Shapsum

A Framework to Predict Human Judgement Multi-Dimensional Quality Scores for Text Summarization

Shapsum is a framework we used to predict human judgements in multi-dimensional quality scores for text summarization during the Natural Language Processing course in the MIDS program. Authors: Carolina Arriaga, Ayman Moawad, Abhi Sharma.

Abstract

Text summarization is the task of producing a shorter version of a document. Model performance has been compared amongst each other based mainly on their ROUGE score. The metric has been widely criticized because it only assesses content selection and does not account for other quality metrics such as fluency, grammaticality, coherence, consistency and relevance (Ruder). (Lin, 2004) Combined score metrics like BLEND or DPMFcomb incorporate lexical, syntactic and semantic based metrics and achieve high correlation with human judgement (Yu et al., 2015) in the MT and text generation context.
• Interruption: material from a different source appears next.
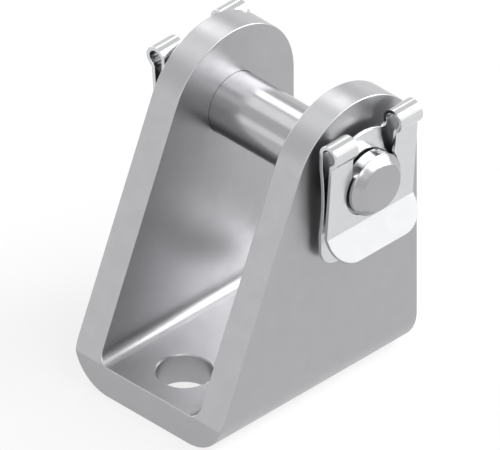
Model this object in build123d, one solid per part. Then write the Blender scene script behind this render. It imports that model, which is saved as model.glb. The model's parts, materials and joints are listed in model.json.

However, none of these combined metrics have been tested in summaries, and particularly, have moved away from human scores based on Pyramid and Responsiveness scores. Our findings show that multiple metrics used in the summarization field are predictive of multidimensional quality evaluations from experts. We produced four saturated models using decision trees and the corresponding surrogate Shapley explanation models to measure metric contribution against four dimensions of evaluation (fluency, rele-vance, consistency, coherence). We hope that our work can be used as a standard evaluation framework to compare summary quality between new summarization models.